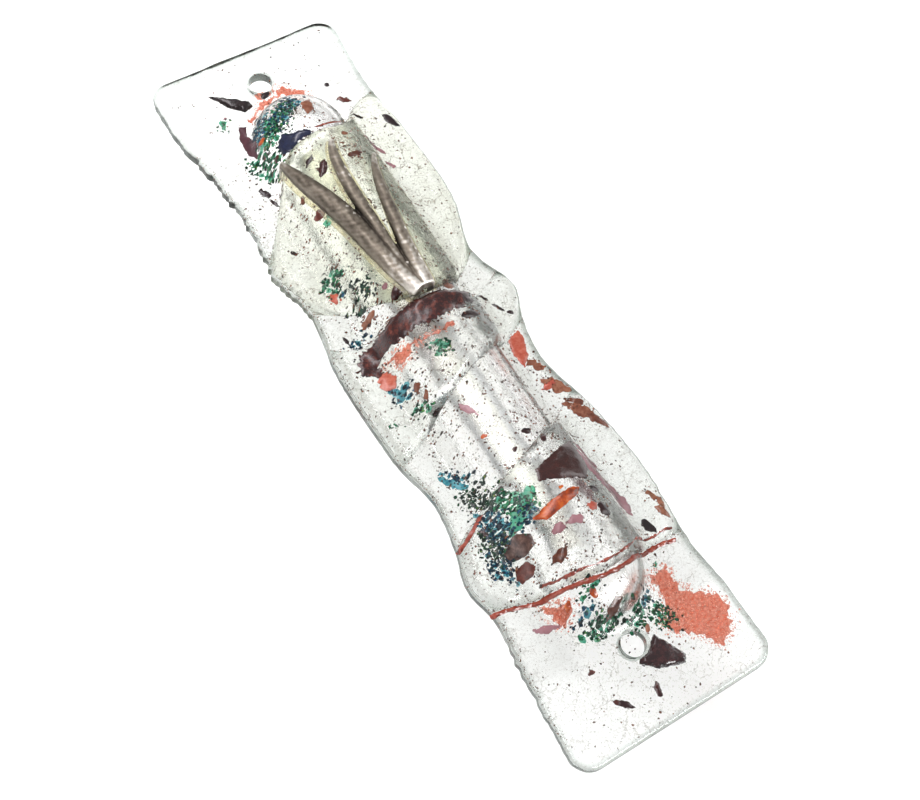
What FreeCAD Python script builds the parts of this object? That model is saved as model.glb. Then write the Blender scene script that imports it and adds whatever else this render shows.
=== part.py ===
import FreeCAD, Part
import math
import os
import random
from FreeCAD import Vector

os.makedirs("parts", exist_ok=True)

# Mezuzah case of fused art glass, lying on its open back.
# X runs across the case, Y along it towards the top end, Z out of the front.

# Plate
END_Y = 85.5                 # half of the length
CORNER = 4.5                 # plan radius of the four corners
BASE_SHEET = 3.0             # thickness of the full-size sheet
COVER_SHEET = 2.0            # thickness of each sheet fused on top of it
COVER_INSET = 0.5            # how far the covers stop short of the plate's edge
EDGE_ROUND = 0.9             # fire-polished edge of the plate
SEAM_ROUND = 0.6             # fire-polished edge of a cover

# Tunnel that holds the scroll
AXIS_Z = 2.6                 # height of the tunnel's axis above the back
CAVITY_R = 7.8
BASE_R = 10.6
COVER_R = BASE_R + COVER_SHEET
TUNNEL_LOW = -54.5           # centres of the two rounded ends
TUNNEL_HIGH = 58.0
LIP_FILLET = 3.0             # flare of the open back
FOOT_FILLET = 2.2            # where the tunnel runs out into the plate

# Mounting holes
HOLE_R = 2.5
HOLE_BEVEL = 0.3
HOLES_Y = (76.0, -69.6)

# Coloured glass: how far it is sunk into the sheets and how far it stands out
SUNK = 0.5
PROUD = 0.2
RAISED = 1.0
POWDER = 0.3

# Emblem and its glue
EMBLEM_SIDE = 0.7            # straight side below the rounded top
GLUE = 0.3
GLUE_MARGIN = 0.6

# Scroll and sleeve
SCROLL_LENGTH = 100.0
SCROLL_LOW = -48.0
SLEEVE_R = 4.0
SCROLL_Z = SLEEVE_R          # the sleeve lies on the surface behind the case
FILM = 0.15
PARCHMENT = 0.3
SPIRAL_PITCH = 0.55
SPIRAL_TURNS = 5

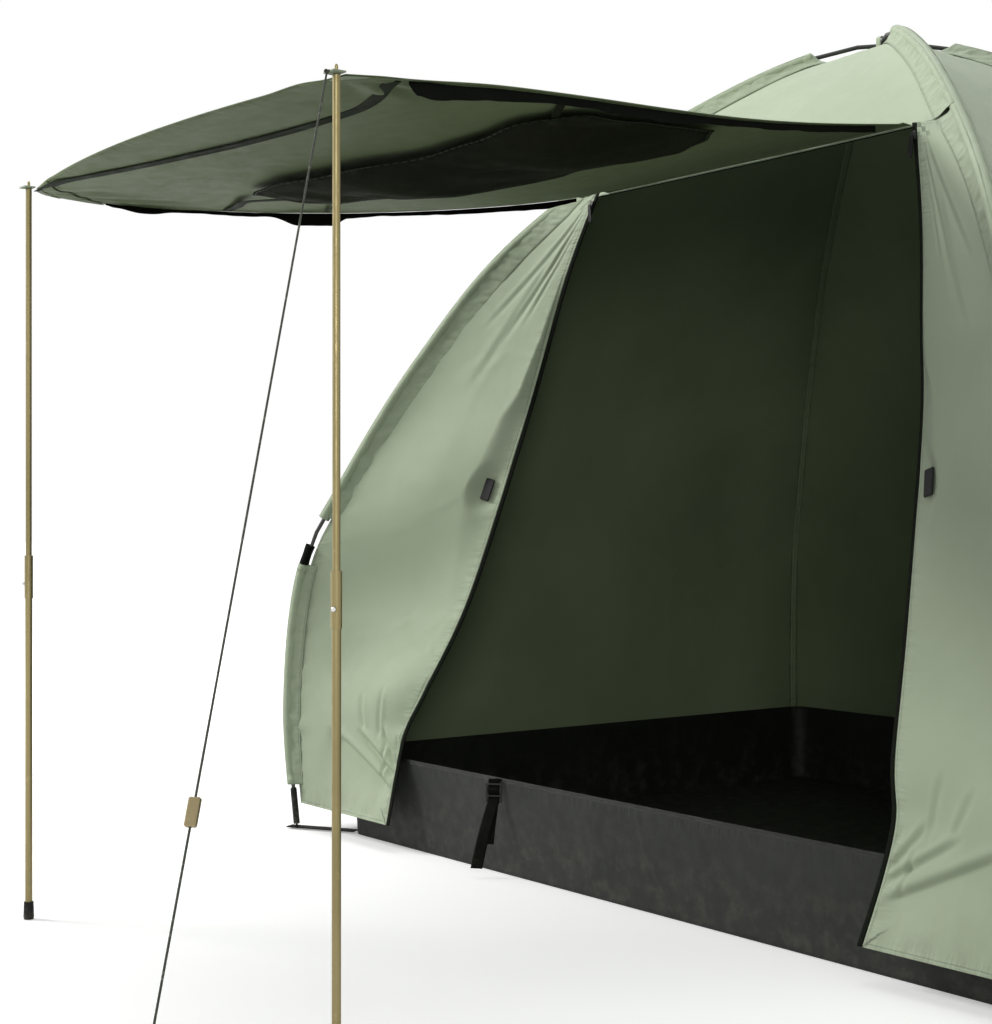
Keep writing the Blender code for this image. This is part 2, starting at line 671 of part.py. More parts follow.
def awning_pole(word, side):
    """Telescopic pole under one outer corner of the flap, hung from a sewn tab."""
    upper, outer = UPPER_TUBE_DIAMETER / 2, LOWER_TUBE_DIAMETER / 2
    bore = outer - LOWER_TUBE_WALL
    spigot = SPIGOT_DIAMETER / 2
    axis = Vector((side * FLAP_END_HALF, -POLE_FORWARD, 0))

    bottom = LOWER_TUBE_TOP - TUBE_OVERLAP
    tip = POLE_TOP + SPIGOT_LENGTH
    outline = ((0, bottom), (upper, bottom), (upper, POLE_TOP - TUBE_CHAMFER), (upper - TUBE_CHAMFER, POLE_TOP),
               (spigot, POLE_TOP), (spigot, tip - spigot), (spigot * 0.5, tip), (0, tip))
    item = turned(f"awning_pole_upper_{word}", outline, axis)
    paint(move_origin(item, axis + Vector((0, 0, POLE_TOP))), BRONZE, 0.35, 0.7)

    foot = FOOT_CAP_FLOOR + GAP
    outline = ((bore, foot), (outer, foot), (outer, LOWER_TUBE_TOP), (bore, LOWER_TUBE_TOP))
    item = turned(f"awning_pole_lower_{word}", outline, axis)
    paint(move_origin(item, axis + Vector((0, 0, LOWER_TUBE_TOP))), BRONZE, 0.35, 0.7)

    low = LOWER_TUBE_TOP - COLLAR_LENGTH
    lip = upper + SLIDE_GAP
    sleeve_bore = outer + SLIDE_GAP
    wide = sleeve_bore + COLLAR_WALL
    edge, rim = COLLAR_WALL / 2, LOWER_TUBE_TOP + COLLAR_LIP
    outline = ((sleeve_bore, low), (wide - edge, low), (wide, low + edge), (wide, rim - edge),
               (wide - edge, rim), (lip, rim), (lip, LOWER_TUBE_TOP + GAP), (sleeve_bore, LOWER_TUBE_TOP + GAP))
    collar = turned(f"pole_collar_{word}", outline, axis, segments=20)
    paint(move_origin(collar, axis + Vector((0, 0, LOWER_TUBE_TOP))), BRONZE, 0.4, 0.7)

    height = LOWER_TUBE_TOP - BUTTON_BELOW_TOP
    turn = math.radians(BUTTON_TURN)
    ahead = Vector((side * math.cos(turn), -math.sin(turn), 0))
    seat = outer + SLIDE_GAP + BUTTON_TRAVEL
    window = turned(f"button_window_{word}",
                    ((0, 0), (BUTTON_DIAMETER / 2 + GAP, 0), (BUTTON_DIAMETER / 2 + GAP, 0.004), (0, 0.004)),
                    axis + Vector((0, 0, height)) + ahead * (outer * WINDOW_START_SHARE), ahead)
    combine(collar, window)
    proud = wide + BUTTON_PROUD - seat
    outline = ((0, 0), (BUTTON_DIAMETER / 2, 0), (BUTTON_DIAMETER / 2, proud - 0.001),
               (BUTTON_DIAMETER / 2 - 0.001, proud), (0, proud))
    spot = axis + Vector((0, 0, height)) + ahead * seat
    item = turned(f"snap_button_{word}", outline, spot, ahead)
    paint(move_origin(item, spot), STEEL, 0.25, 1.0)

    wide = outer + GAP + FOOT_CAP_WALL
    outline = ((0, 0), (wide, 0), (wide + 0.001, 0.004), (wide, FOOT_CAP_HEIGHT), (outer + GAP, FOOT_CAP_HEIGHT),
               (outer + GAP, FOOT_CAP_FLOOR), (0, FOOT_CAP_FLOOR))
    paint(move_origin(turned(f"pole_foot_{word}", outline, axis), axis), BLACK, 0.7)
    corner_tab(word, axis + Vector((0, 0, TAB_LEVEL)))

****

▸ What you should do
Output all of the data again, exactly.

▸ Answer to the problem
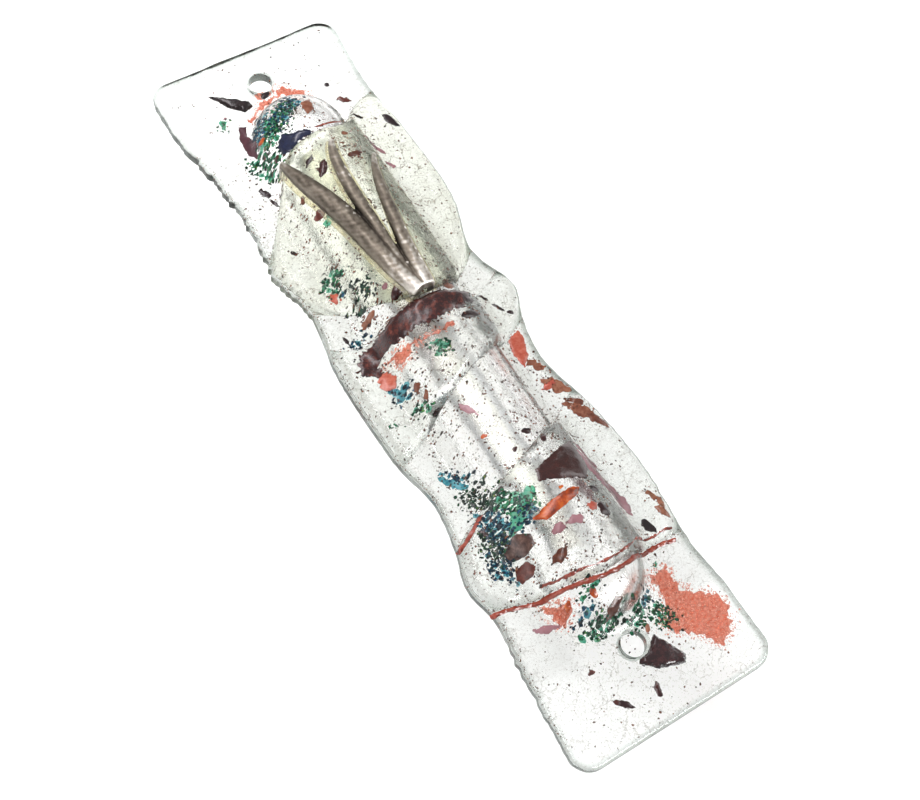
What FreeCAD Python script builds the parts of this object? That model is saved as model.glb. Then write the Blender scene script that imports it and adds whatever else this render shows.
=== part.py ===
import FreeCAD, Part
import math
import os
import random
from FreeCAD import Vector

os.makedirs("parts", exist_ok=True)

# Mezuzah case of fused art glass, lying on its open back.
# X runs across the case, Y along it towards the top end, Z out of the front.

# Plate
END_Y = 85.5                 # half of the length
CORNER = 4.5                 # plan radius of the four corners
BASE_SHEET = 3.0             # thickness of the full-size sheet
COVER_SHEET = 2.0            # thickness of each sheet fused on top of it
COVER_INSET = 0.5            # how far the covers stop short of the plate's edge
EDGE_ROUND = 0.9             # fire-polished edge of the plate
SEAM_ROUND = 0.6             # fire-polished edge of a cover

# Tunnel that holds the scroll
AXIS_Z = 2.6                 # height of the tunnel's axis above the back
CAVITY_R = 7.8
BASE_R = 10.6
COVER_R = BASE_R + COVER_SHEET
TUNNEL_LOW = -54.5           # centres of the two rounded ends
TUNNEL_HIGH = 58.0
LIP_FILLET = 3.0             # flare of the open back
FOOT_FILLET = 2.2            # where the tunnel runs out into the plate

# Mounting holes
HOLE_R = 2.5
HOLE_BEVEL = 0.3
HOLES_Y = (76.0, -69.6)

# Coloured glass: how far it is sunk into the sheets and how far it stands out
SUNK = 0.5
PROUD = 0.2
RAISED = 1.0
POWDER = 0.3

# Emblem and its glue
EMBLEM_SIDE = 0.7            # straight side below the rounded top
GLUE = 0.3
GLUE_MARGIN = 0.6

# Scroll and sleeve
SCROLL_LENGTH = 100.0
SCROLL_LOW = -48.0
SLEEVE_R = 4.0
SCROLL_Z = SLEEVE_R          # the sleeve lies on the surface behind the case
FILM = 0.15
PARCHMENT = 0.3
SPIRAL_PITCH = 0.55
SPIRAL_TURNS = 5

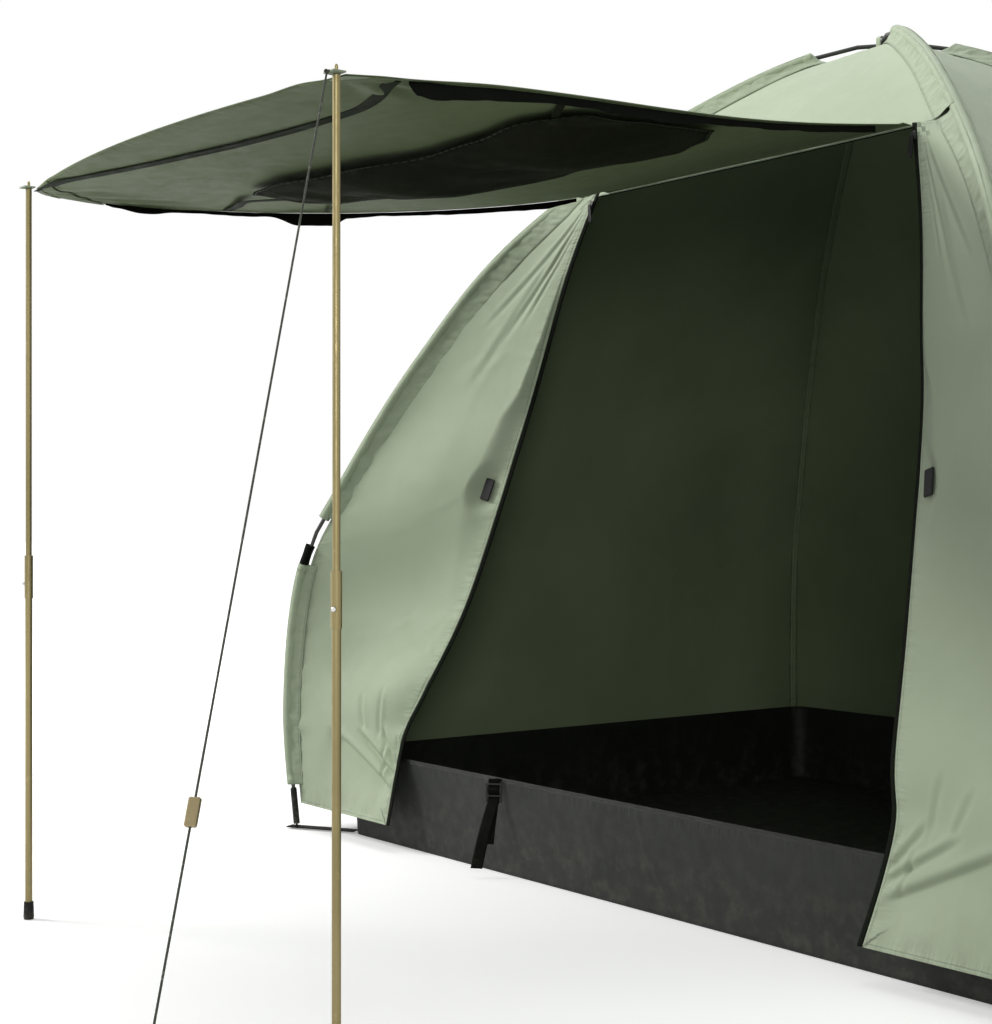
Keep writing the Blender code for this image. This is part 2, starting at line 671 of part.py. More parts follow.
def awning_pole(word, side):
    """Telescopic pole under one outer corner of the flap, hung from a sewn tab."""
    upper, outer = UPPER_TUBE_DIAMETER / 2, LOWER_TUBE_DIAMETER / 2
    bore = outer - LOWER_TUBE_WALL
    spigot = SPIGOT_DIAMETER / 2
    axis = Vector((side * FLAP_END_HALF, -POLE_FORWARD, 0))

    bottom = LOWER_TUBE_TOP - TUBE_OVERLAP
    tip = POLE_TOP + SPIGOT_LENGTH
    outline = ((0, bottom), (upper, bottom), (upper, POLE_TOP - TUBE_CHAMFER), (upper - TUBE_CHAMFER, POLE_TOP),
               (spigot, POLE_TOP), (spigot, tip - spigot), (spigot * 0.5, tip), (0, tip))
    item = turned(f"awning_pole_upper_{word}", outline, axis)
    paint(move_origin(item, axis + Vector((0, 0, POLE_TOP))), BRONZE, 0.35, 0.7)

    foot = FOOT_CAP_FLOOR + GAP
    outline = ((bore, foot), (outer, foot), (outer, LOWER_TUBE_TOP), (bore, LOWER_TUBE_TOP))
    item = turned(f"awning_pole_lower_{word}", outline, axis)
    paint(move_origin(item, axis + Vector((0, 0, LOWER_TUBE_TOP))), BRONZE, 0.35, 0.7)

    low = LOWER_TUBE_TOP - COLLAR_LENGTH
    lip = upper + SLIDE_GAP
    sleeve_bore = outer + SLIDE_GAP
    wide = sleeve_bore + COLLAR_WALL
    edge, rim = COLLAR_WALL / 2, LOWER_TUBE_TOP + COLLAR_LIP
    outline = ((sleeve_bore, low), (wide - edge, low), (wide, low + edge), (wide, rim - edge),
               (wide - edge, rim), (lip, rim), (lip, LOWER_TUBE_TOP + GAP), (sleeve_bore, LOWER_TUBE_TOP + GAP))
    collar = turned(f"pole_collar_{word}", outline, axis, segments=20)
    paint(move_origin(collar, axis + Vector((0, 0, LOWER_TUBE_TOP))), BRONZE, 0.4, 0.7)

    height = LOWER_TUBE_TOP - BUTTON_BELOW_TOP
    turn = math.radians(BUTTON_TURN)
    ahead = Vector((side * math.cos(turn), -math.sin(turn), 0))
    seat = outer + SLIDE_GAP + BUTTON_TRAVEL
    window = turned(f"button_window_{word}",
                    ((0, 0), (BUTTON_DIAMETER / 2 + GAP, 0), (BUTTON_DIAMETER / 2 + GAP, 0.004), (0, 0.004)),
                    axis + Vector((0, 0, height)) + ahead * (outer * WINDOW_START_SHARE), ahead)
    combine(collar, window)
    proud = wide + BUTTON_PROUD - seat
    outline = ((0, 0), (BUTTON_DIAMETER / 2, 0), (BUTTON_DIAMETER / 2, proud - 0.001),
               (BUTTON_DIAMETER / 2 - 0.001, proud), (0, proud))
    spot = axis + Vector((0, 0, height)) + ahead * seat
    item = turned(f"snap_button_{word}", outline, spot, ahead)
    paint(move_origin(item, spot), STEEL, 0.25, 1.0)

    wide = outer + GAP + FOOT_CAP_WALL
    outline = ((0, 0), (wide, 0), (wide + 0.001, 0.004), (wide, FOOT_CAP_HEIGHT), (outer + GAP, FOOT_CAP_HEIGHT),
               (outer + GAP, FOOT_CAP_FLOOR), (0, FOOT_CAP_FLOOR))
    paint(move_origin(turned(f"pole_foot_{word}", outline, axis), axis), BLACK, 0.7)
    corner_tab(word, axis + Vector((0, 0, TAB_LEVEL)))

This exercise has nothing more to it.